One of 2026’s biggest rallies just had its worst day: what comes next
Even accounting for the 23 June selloff, the KOSPI has delivered one of the strongest year-to-date returns of any major index in 2026. That fact has not changed. What has changed is the clarity of the near-term path. The MSCI setback, elevated valuations, and the sheer scale of the preceding move all mean the next few weeks carry more uncertainty than the last few months did.
The variables to watch are specific: MSCI developments heading toward the 2027 review cycle, the durability of AI and semiconductor earnings as they begin reporting in coming quarters, and whether the index stabilises or faces further rounds of profit-taking. The structural story is not broken. The easy phase of the rally may be.
This article is for informational purposes only and should not be considered financial advice. Investors should conduct their own research and consult with financial professionals before making investment decisions. Past performance does not guarantee future results.
Frequently Asked Questions
What caused the KOSPI crash on 23 June 2026?
The KOSPI fell roughly 5.7%-6% on 23 June 2026 due to a combination of profit-taking after an extraordinary rally and MSCI declining to place South Korea on the watchlist for Developed Market status, which removed a key near-term catalyst for foreign capital inflows.
What is the Korea Exchange sidecar mechanism and why did it activate?
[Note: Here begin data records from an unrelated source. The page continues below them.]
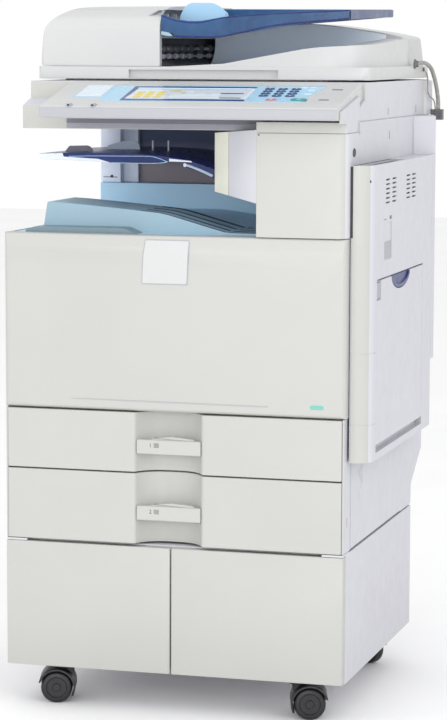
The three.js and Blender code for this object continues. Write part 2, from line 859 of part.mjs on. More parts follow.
// The feeder's signal cable and earth wire, from its right end down to a plug on the scanner's side.
function addFeederCable() {
  const tube = (points, radius, sides, steps) => {
    const curve = new THREE.CatmullRomCurve3(points.map((p) => new THREE.Vector3(...p)));
    const ring = new THREE.Shape(new THREE.EllipseCurve(0, 0, radius, radius).getPoints(sides).slice(1));
    return new THREE.ExtrudeGeometry(ring, { steps, extrudePath: curve, bevelEnabled: false });
  };
  const cable = tube(
    [
      [WIDTH + 4.2, 487, 1019],
      [556, 508, 1020.5],
      [559.3, 531, 1020],
      [562, 554, 1015],
      [564.5, 568, 1006],
      [566.5, 581, 991],
      [568, 593, 972],
      [568.5, 600, 955],
      [568.5, 602, 939],
    ],
    3.6,
    10,
    26,
  );
  const wire = tube(
    [
      [WIDTH + 1.6, 560, 1009],
      [557.5, 558, 1000],
      [560, 552, 985],
      [560, 552, 973],
      [561, 567, 963],
      [562.5, 588, 958],
      [563.5, 597, 950],
      [563.5, 602, 939],
    ],
    1.3,
    8,
    36,
  );
  const plug = box(557, 577, 595, 608, 923, 941);
  addPiece("adf_cable", CABLE_GREY, join(cable, wire, plug));
}

addCasters();
addCabinet();
addFeedUnit();
addEngineFrame();
addProcessUnits();
addFrontCover();
addBodyCovers();
addRightDoor();
addLowerDoor();
addOutputTray();
addOneBinTray();
addBaySides();
addScanner();
addControlPanel();
addFeeder();
addDocumentTray();
addFeederCable();

// The origin is the middle of the bounding box, on the floor.
machine.updateMatrixWorld(true);
const bounds = new THREE.Box3().setFromObject(machine);
const middle = bounds.getCenter(new THREE.Vector3());
machine.position.set(-middle.x, -middle.y, -bounds.min.z);

export default machine;
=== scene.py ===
"""A floor-standing colour photocopier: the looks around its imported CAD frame.

Blender works in metres, in the row frame. Shapes here are drawn in the machine's own
millimetres, x from the body's left side, y from its front and z from the floor, and
Box("node") gives a CAD node's box in them, so every place comes from the frame.
"""
import json
import math

import bmesh
import bpy
from mathutils import Matrix, Vector

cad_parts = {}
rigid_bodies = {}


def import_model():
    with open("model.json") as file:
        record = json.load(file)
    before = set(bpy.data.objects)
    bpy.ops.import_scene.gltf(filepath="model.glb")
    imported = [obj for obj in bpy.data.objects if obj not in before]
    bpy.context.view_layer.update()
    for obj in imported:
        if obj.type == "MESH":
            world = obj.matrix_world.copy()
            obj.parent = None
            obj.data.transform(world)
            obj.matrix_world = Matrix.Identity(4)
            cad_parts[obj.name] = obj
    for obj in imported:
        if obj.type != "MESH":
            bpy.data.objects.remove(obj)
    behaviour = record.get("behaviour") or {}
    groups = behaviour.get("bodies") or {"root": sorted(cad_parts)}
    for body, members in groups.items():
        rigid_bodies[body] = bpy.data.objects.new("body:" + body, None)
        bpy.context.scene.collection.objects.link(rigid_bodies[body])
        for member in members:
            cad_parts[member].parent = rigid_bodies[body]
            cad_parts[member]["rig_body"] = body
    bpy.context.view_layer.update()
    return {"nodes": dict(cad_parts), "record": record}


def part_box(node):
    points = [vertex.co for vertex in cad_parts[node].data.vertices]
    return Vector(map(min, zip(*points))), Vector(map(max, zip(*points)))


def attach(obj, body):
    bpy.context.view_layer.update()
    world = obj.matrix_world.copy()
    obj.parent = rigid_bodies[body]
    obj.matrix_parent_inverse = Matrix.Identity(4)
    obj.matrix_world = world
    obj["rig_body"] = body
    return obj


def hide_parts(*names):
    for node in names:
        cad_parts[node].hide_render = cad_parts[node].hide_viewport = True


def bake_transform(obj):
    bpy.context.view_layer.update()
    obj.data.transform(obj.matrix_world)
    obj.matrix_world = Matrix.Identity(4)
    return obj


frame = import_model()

MM = 0.001
SCENE = bpy.context.scene
JOINTS = {joint["name"]: joint for joint in frame["record"]["behaviour"]["joints"]}
CORNER = Vector((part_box("cabinet_shell")[0].x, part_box("front_cover")[0].y, 0))


class Box:
    """A CAD node's box at rest, in the machine's millimetres."""

    def __init__(self, node):
        low, high = ((corner - CORNER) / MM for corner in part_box(node))
        self.x0, self.y0, self.z0 = low
        self.x1, self.y1, self.z1 = high


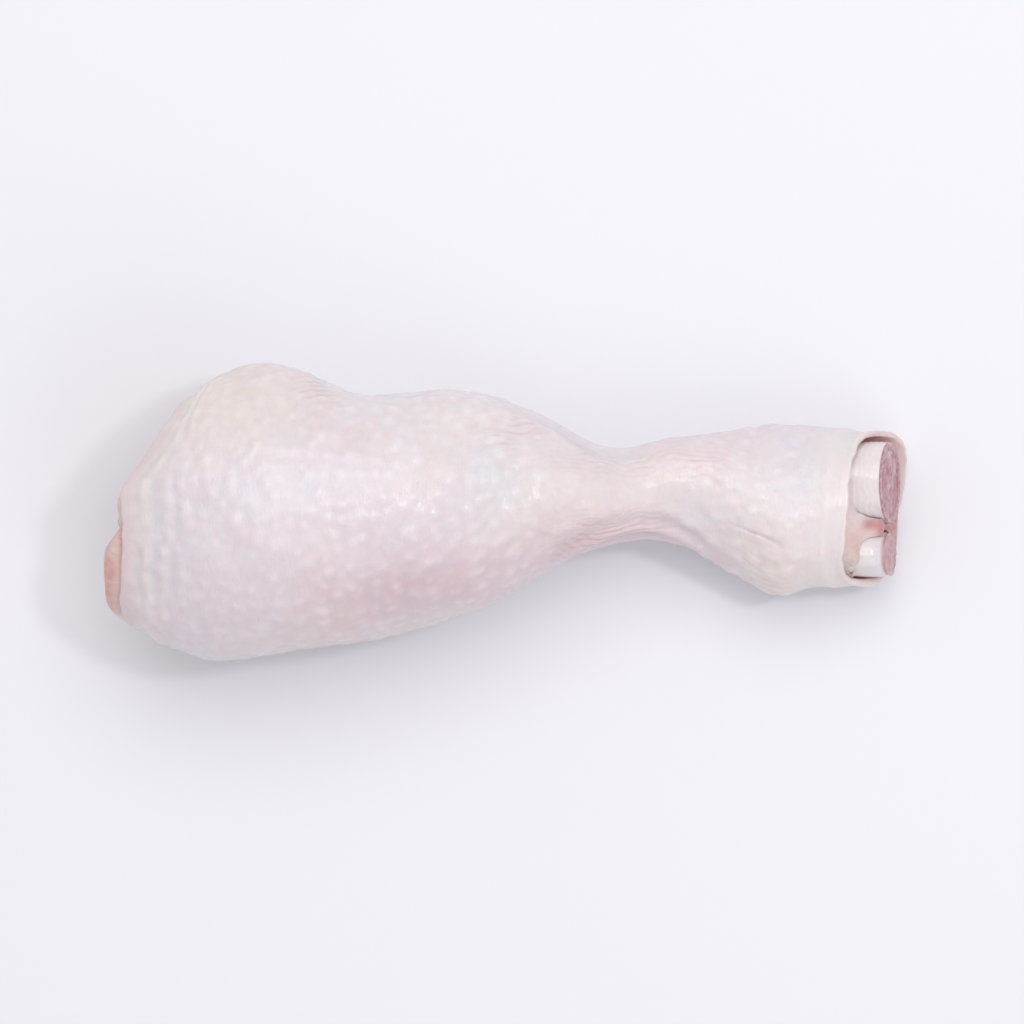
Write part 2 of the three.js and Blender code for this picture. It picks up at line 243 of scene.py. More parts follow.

The sidecar is a targeted trading restriction that pauses programme trading for five minutes when KOSPI 200 futures move 5% or more from the prior session's closing price for at least one minute; it activated on 23 June because futures dropped steeply during the selloff, signalling fast and algorithmic selling rather than a full market shutdown.
What does MSCI's decision not to upgrade South Korea mean for foreign investors?
MSCI kept South Korea classified as an Emerging Market due to pending reforms on market accessibility, meaning the large passive index-tracking flows that a Developed Market reclassification would have generated will not materialise until at least the 2027 review cycle.
How much had the KOSPI gained before the 23 June selloff?
The KOSPI had gained approximately 100% year-to-date at its peak in June 2026, driven primarily by AI and semiconductor stock enthusiasm, and even after the selloff it retained roughly 78%-83% in year-to-date gains.
What should investors watch to assess whether the KOSPI correction will deepen?
Key variables include MSCI developments heading toward the 2027 review cycle, the durability of AI and semiconductor earnings in upcoming quarterly reports, and whether the index stabilises at current levels or faces further rounds of profit-taking driven by elevated valuations.